A data class that specifies quantization configurations for different components of a module, allowing hierarchical control over how each tensor type is quantized.

Parameters:
  • calibrate_method (Union[CalibrationMethod, PowerOfTwoMethod]) – Method used for calibration. Default is CalibrationMethod.MinMax.

  • quant_format (Union[QuantFormat, ExtendedQuantType]) – Format of quantization. Default is QuantFormat.QDQ.

  • activation_type (Union[QuantType, ExtendedQuantType]) – Type of quantization for activations. Default is QuantType.QInt8.

  • weight_type (Union[QuantFormat, ExtendedQuantType]) – Type of quantization for weights. Default is QuantType.QInt8.

  • input_nodes (List[str]) – List of input nodes to be quantized. Default is [].

  • output_nodes (List[str]) – List of output nodes to be quantized. Default is [].

  • op_types_to_quantize (List[str]) – List of operation types to be quantized. Default is [].

  • extra_op_types_to_quantize (List[str]) – List of additional operation types to be quantized. Default is [].

  • nodes_to_quantize (List[str]) – List of node names to be quantized. Default is [].

  • nodes_to_exclude (List[str]) – List of node names to be excluded from quantization. Default is [].

  • subgraphs_to_exclude (List[Tuple[List[str]]) – List of start and end node names of subgraphs to be excluded from quantization. Default is [].

  • specific_tensor_precision (bool) – Flag to enable specific tensor precision. Default is False.

  • execution_providers (List[str]) – List of execution providers. Default is ['CPUExecutionProvider'].

  • per_channel (bool) – Flag to enable per-channel quantization. Default is False.

  • reduce_range (bool) – Flag to reduce quantization range. Default is False.

  • optimize_model (bool) – Flag to optimize the model. Default is True.

  • use_dynamic_quant (bool) – Flag to use dynamic quantization. Default is False.

  • use_external_data_format (bool) – Flag to use external data format. Default is False.

  • convert_fp16_to_fp32 (bool) – Flag to convert FP16 to FP32. Default is False.

  • convert_nchw_to_nhwc (bool) – Flag to convert NCHW to NHWC. Default is False.

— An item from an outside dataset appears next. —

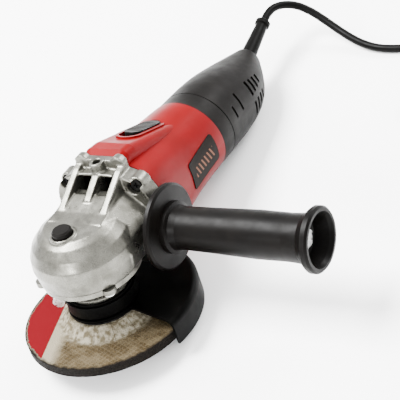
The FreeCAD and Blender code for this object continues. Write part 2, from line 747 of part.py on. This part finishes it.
def rear_handle_halves():
    shell = rear_handle()
    upper = shell.common(box((-60, 100, PARTING_Z), (60, 300, 150)))
    lower = shell.common(box((-60, 100, -50), (60, 300, PARTING_Z)))
    return upper, lower


def handle_screws():
    return Part.makeCompound([screw(V(side * x, y, 28.0), Z, 1.75, 24.0, 3.4, 2.4)
                              for x, y in HANDLE_SCREWS for side in (-1, 1)])


def cable_boot():
    profile = [(0, -9), (8.2, -9), (8.2, -6.2), (6.2, -6.2), (6.2, 3), (5.7, 6), (4.6, BOOT_L - 7),
               (4.5, BOOT_L - 4), (5.6, BOOT_L - 3.4), (5.6, BOOT_L - 0.6), (5.0, BOOT_L), (0, BOOT_L)]
    return turned(profile, BOOT_BASE, BOOT_AXIS)


def cord_inner_end():
    """The stretch of cord inside the handle, from the boot to under the clamp and the switch."""
    start = BOOT_BASE - BOOT_AXIS * 9
    end = V(0, 190, 49.2)
    return cylinder(CORD_R, start, end - start, (end - start).Length)


def cable_clamp():
    bar = box((-15, 196, 52.4), (15, 202.5, 56.0))
    for side in (-1, 1):
        bar = bar.fuse(cylinder(3.6, V(side * 9, 199.5, PARTING_Z), Z, 6.0))
        bar = bar.cut(cylinder(1.9, V(side * 9, 199.5, 40), Z, 20))
    return bar


def cable_clamp_screws():
    return Part.makeCompound([screw(V(side * 9, 199.5, 58.2), Z * -1, 1.8, 12.0, 3.2, 2.1)
                              for side in (-1, 1)])


# ---- side handle ----
def side_handle_grip():
    profile = [(STUD_R + 0.1, GRIP_START), (11, GRIP_START), (11, 41.5), (26.5, 41.5), (28, 42.6),
               (28, 45.0), (26.5, 46.2), (17.0, 47.2), (17.0, 50.5), (14.6, 51.5), (13.8, 56), (14.2, 75),
               (15.3, 110), (15.0, 132), (15.6, 142), (19.4, 146), (20.7, 147.6), (20.7, 150.6),
               (19.4, GRIP_END), (17.4, GRIP_END), (16.0, 149), (13.0, 140), (9.5, 137),
               (STUD_R + 0.1, 137)]
    return turned(profile, V(0, GRIP_Y, GRIP_Z), X)


def side_handle_bolt():
    start = V(26, GRIP_Y, GRIP_Z)
    shank = cylinder(STUD_R - 0.02, start, X, 112)
    corners = [V(137.0, GRIP_Y + 7.4 * math.cos(math.radians(60 * i)),
                 GRIP_Z + 7.4 * math.sin(math.radians(60 * i))) for i in range(7)]
    head = Part.Face(Part.makePolygon(corners)).extrude(V(5.3, 0, 0))
    return shank.fuse(head)


# ---- cord, coil and plug ----
def rounded_path(points):
    """Straight runs joined by tangent arcs, each as large as its two runs allow."""
    edges = []
    at = points[0]
    for before, corner, after in zip(points, points[1:], points[2:]):
        come, leave = (corner - before), (after - corner)
        shorter = min(come.Length, leave.Length)
        half_turn = come.getAngle(leave) / 2
        reach = 0.45 * shorter
        radius = reach / math.tan(half_turn)
        come.normalize()
        leave.normalize()
        start, end = corner - come * reach, corner + leave * reach
        inward = (leave - come)
        inward.normalize()
        middle = corner + inward * (radius / math.cos(half_turn) - radius)
        edges.append(Part.LineSegment(at, start).toShape())
        edges.append(Part.Arc(start, middle, end).toShape())
        print("cord radius", round(radius, 1), "turn", round(math.degrees(2 * half_turn), 1))
        at = end
    edges.append(Part.LineSegment(at, points[-1]).toShape())
    return Part.Wire(edges)


def power_cord():
    points = [V(*p) for p in CORD_ROUTE]
    path = rounded_path(points)
    section = Part.Wire(Part.makeCircle(CORD_R, points[0], points[1] - points[0]))
    cord = path.makePipeShell([section], True, True)
    print("cord length", round(path.Length, 1), "volume over section times length",
          round(cord.Volume / (math.pi * CORD_R ** 2 * path.Length), 4))
    return cord


def lead_in_direction():
    direction = V(*CORD_ROUTE[-1]) - V(*CORD_ROUTE[-2])
    return direction.normalize()


def coil_half_width():
    return COIL_LAYER * CORD_R


def cord_coil():
    """The wound rest of the cord: its outer shape, with the two leads that reach it."""
    cx, cy = COIL_CENTRE
    outer, inner = COIL_MID_R + coil_half_width(), COIL_MID_R - coil_half_width()
    ring = tube(outer + COIL_SKIN, inner - COIL_SKIN, V(cx, cy, COIL_SKIN), Z, 4 * CORD_R)
    entry = cylinder(CORD_R, V(*CORD_ROUTE[-1]), lead_in_direction(), LEAD_IN)
    start, end = V(cx + outer - CORD_R, cy, 3 * CORD_R), plug_start()
    leaving = cylinder(CORD_R, start, end - start, (end - start).Length)
    return fused([ring, entry, leaving])


def plug_start():
    cx, cy = COIL_CENTRE
    return V(cx + COIL_MID_R + coil_half_width() - CORD_R, cy - LEAD_OUT, PLUG_Z)


def cord_tie():
    half = coil_half_width()
    outer = box((COIL_MID_R - half - 1, -5, 0), (COIL_MID_R + half + 1, 5, 4 * CORD_R + 1))
    inner = box((COIL_MID_R - half, -6, 0.7), (COIL_MID_R + half, 6, 4 * CORD_R))
    tie = outer.cut(inner)
    tie.rotate(V(0, 0, 0), Z, TIE_ANGLE)
    tie.translate(V(*COIL_CENTRE, 0))
    return tie


def plug_body():
    """A round-ended two-pin plug with a tapered neck, pointing along -Y."""
    start = plug_start()
    neck = turned([(0, 0), (4.0, 0), (6.5, PLUG_NECK), (6.5, PLUG_NECK + 4), (0, PLUG_NECK + 4)],
                  start, Y * -1)
    face_y = start.y - PLUG_NECK - PLUG_BODY
    grip = Part.makeLoft([plug_section(start.x, start.y - PLUG_NECK, 9.0, 8.0),
                          plug_section(start.x, start.y - PLUG_NECK - 16, 14.5, 11.0),
                          plug_section(start.x, face_y, 18.5, 13.0)], True, False)
    body = neck.fuse(grip)
    for side in (-1, 1):
        hole_start = V(start.x + side * PIN_GAP / 2, face_y - 1, PLUG_Z)
        body = body.cut(cylinder(PIN_ROOT_R + 0.01, hole_start, Y, 9))
    return body


def plug_section(x, y, half_x, half_z):
    wire = oval(y, half_x, half_z, PLUG_Z, 2.6)
    wire.translate(V(x, 0, 0))
    return wire


def plug_pins():
    start = plug_start()
    face_y = start.y - PLUG_NECK - PLUG_BODY
    pins = []
    for side in (-1, 1):
        profile = [(0, -8), (PIN_ROOT_R, -8), (PIN_ROOT_R, 0.4), (PIN_R, 0.4), (PIN_R, PIN_L - 1.2),
                   (PIN_R - 1.2, PIN_L), (0, PIN_L)]
        pins.append(turned(profile, V(start.x + side * PIN_GAP / 2, face_y, PLUG_Z), Y * -1))
    return Part.makeCompound(pins)


# ---- standing on the floor ----
def rest_tilt(heel):
    """The tilt about X that brings the guard's rear edge and the handle's heel to one level."""
    points, _ = heel.tessellate(0.05)
    angles = [math.atan2(p.z - GUARD_BOTTOM, p.y - GUARD_R) for p in points if p.y > 150]
    return -math.degrees(min(angles))


def standing(made):
    """Where the tool's own frame goes in the row's frame: tilted, centred, and on the floor."""
    tilt = FreeCAD.Rotation(X, rest_tilt(made["rear_handle_bottom"]))
    turned_over = FreeCAD.Placement(V(0, 0, 0), tilt)
    bounds = FreeCAD.BoundBox()
    for shape in made.values():
        points, _ = placed_by(shape, turned_over).tessellate(0.05)
        for point in points:
            bounds.add(point)
    offset = V(-bounds.Center.x, -bounds.Center.y, -bounds.ZMin)
    return FreeCAD.Placement(offset, tilt)


def placed_by(shape, placement):
    moved = shape.copy()
    moved.Placement = placement.multiply(moved.Placement)
    return moved


def build():
    made = {
        "grinding_wheel": grinding_wheel(),
        "inner_flange": inner_flange(),
        "lock_nut": lock_nut(),
        "spindle": spindle(),
        "spindle_key": spindle_key(),
        "spindle_circlip": spindle_circlip(),
        "bevel_gear": bevel_gear(),
        "spindle_bearing": ball_bearing(SPINDLE_R + 0.01, 16.0, 10.0, V(0, 0, 24.25), Z),
        "spindle_bush": tube(5.98, 4.03, V(0, 0, 56.6), Z, 10.0),
        "wheel_guard": wheel_guard(),
        "guard_clamp_band": guard_clamp_band(),
        "guard_clamp_screw": guard_clamp_screw(),
        "bearing_cover": bearing_cover(),
        "bearing_cover_screws": bearing_cover_screws(),
        "gear_housing": gear_housing(),
        "gear_housing_screws": gear_housing_screws(),
        "lock_button": lock_button(),
        "lock_pin": lock_pin(),
        "lock_spring": lock_spring(),
        "armature_shaft": armature_shaft(),
        "pinion_gear": pinion_gear(),
        "armature_core": armature_core(),
        "armature_windings": armature_windings(),
        "commutator": commutator(),
        "cooling_fan": cooling_fan(),
        "front_motor_bearing": ball_bearing(5.01, 12.98, 8.0, motor_point(35.05), Y),
        "rear_motor_bearing": ball_bearing(3.51, 9.5, 6.0, motor_point(131.3), Y),
        "rear_bearing_sleeve": tube(11.05, 9.52, motor_point(131.2), Y, 6.2),
        "air_baffle": air_baffle(),
        "stator_core": stator_core(),
        "field_coils": field_coils(),
        "brush_holders": brush_holders(),
        "carbon_brushes": carbon_brushes(),
        "brush_springs": brush_springs(),
        "motor_housing": motor_housing(),
        "housing_badge": housing_badge(),
        "switch_slider": switch_slider(),
        "switch_push_rod": switch_push_rod(),
        "switch_block": switch_block(),
        "suppressor_capacitor": suppressor_capacitor(),
        "handle_screws": handle_screws(),
        "cable_boot": cable_boot(),
        "cord_inner_end": cord_inner_end(),
        "cable_clamp": cable_clamp(),
        "cable_clamp_screws": cable_clamp_screws(),
        "side_handle_grip": side_handle_grip(),
        "side_handle_bolt": side_handle_bolt(),
    }
    made["rear_handle_top"], made["rear_handle_bottom"] = rear_handle_halves()
    return made


tool = build()
STAND = standing(tool)
print("stand", STAND.Base, math.degrees(STAND.Rotation.Angle))
parts = {name: placed_by(shape, STAND) for name, shape in tool.items()}
parts["power_cord"] = power_cord()
parts["cord_coil"] = cord_coil()
parts["cord_tie"] = cord_tie()
parts["plug_body"] = plug_body()
parts["plug_pins"] = plug_pins()
os.makedirs("parts", exist_ok=True)
for name, shape in parts.items():
    print(name, shape.isValid(), len(shape.Solids), round(shape.Volume))
    shape.exportStep("parts/" + name + ".step")
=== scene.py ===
import json
import math

import bpy
from mathutils import Matrix, Vector


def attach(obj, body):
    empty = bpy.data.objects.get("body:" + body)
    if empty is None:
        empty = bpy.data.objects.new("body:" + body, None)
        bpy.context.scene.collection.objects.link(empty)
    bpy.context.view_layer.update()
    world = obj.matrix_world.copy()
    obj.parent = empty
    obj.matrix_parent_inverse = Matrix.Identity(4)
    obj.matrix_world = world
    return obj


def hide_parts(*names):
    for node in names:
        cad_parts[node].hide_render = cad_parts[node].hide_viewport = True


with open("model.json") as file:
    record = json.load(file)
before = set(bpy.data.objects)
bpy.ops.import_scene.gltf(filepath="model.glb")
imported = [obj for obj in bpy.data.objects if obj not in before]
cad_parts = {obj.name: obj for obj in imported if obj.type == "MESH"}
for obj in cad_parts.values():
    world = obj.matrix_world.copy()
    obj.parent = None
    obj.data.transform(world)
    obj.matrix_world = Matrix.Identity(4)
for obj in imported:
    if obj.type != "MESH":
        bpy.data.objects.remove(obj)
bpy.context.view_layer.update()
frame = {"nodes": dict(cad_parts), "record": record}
MM = 0.001
NODES = frame["nodes"]
RECORD = frame["record"]
SLOT_OF = {part["node"]: part["material_slot"] for part in RECORD["subparts"]}

# ---- the tool's own frame: origin on the spindle axis at the wheel's lower face, millimetres ----
NOSE = next(m for m in RECORD["mounts"] if m["name"] == "spindle_nose")
NOSE_MIDDLE = -1.6  # where the nose's mount lies along the spindle
SPINDLE_UP = -Vector(NOSE["axis"])
TILT = math.atan2(-SPINDLE_UP.y, SPINDLE_UP.z)
TOOL_ORIGIN = Vector(NOSE["pos_m"]) - SPINDLE_UP * NOSE_MIDDLE * MM
TOOL = Matrix.Translation(TOOL_ORIGIN) @ Matrix.Rotation(TILT, 4, "X") @ Matrix.Scale(MM, 4)
TO_TOOL = TOOL.inverted()


def at(x, y, z):
    """A point given in the tool's millimetres, as a row point in metres."""
    return TOOL @ Vector((x, y, z))


# ---- camera, floor, light ----
CAMERA_AT = Vector((0.51001, -0.60082, 0.65695))
CAMERA_AIM = Vector((-0.00277, -0.03229, 0.04521))
CAMERA_UP = Vector((-0.064663, 0.703362, 0.707884))
CAMERA_LENS = 135.46
WORLD_STRENGTH = 2.6
FLOOR_HALF = 6.0
# Each soft box: name, place, what it points at, size in metres, power in watts.
SOFT_BOXES = (
    ("key_light", (-0.7, -0.1, 1.5), (0, 0, 0.05), (0.9, 0.7), 170),
    ("front_light", (-0.2, -1.6, 0.9), (0, 0, 0.04), (0.8, 0.4), 40),
    ("rear_light", (0.6, 1.3, 1.1), (0, 0.05, 0.05), (0.9, 0.5), 50),
)


def look(obj, place, aim, up):
    """Turns a camera or light at place towards aim, with up as the picture's vertical."""
    back = (place - aim).normalized()
    right = up.cross(back).normalized()
    turn = Matrix((right, back.cross(right), back)).transposed().to_4x4()
    obj.matrix_world = Matrix.Translation(place) @ turn


def link(name, data):
    obj = bpy.data.objects.new(name, data)
    bpy.context.scene.collection.objects.link(obj)
    return obj


def add_camera():
    data = bpy.data.cameras.new("camera")
    data.lens = CAMERA_LENS
    data.clip_start, data.clip_end = 0.01, 20
    camera = link("camera", data)
    look(camera, CAMERA_AT, CAMERA_AIM, CAMERA_UP)
    bpy.context.scene.camera = camera


def add_light(name, place, aim, size, power):
    data = bpy.data.lights.new(name, "AREA")
    data.shape = "RECTANGLE"
    data.size, data.size_y = size
    data.energy = power
    light = link(name, data)
    look(light, Vector(place), Vector(aim), Vector((0, 0.02, 1)))


def add_studio():
    for name, place, aim, size, power in SOFT_BOXES:
        add_light(name, place, aim, size, power)
    world = bpy.data.worlds.new("studio")
    bpy.context.scene.world = world
    world.use_nodes = True
    background = world.node_tree.nodes["Background"]
    background.inputs["Color"].default_value = (1, 1, 1, 1)
    background.inputs["Strength"].default_value = WORLD_STRENGTH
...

  • include_sq (bool) – Flag to include square root in quantization. Default is False.

  • include_cle (bool) – Flag to include CLE in quantization. Default is True.

  • include_auto_mp (bool) – Flag to include automatic mixed precision. Default is False.

  • include_fast_ft (bool) – Flag to include fast fine-tuning. Default is False.

  • enable_npu_cnn (bool) – Flag to enable NPU CNN. Default is False.

  • enable_npu_transformer (bool) – Flag to enable NPU Transformer. Default is False.

  • debug_mode (bool) – Flag to enable debug mode. Default is False.

  • print_summary (bool) – Flag to print summary of quantization. Default is True.

  • ignore_warnings: (bool) – Flag to suppress the warnings globally. Default is True.

  • log_severity_level (int) – 0:DEBUG, 1:INFO, 2:WARNING. 3:ERROR, 4:CRITICAL/FATAL. Default is 1.

  • extra_options (Dict[str, Any]) – Dictionary for additional options. Default is {}.

  • crypto_mode (bool) – Flag to enable crypto mode (the model information will be encrypted or hidden). Default is False.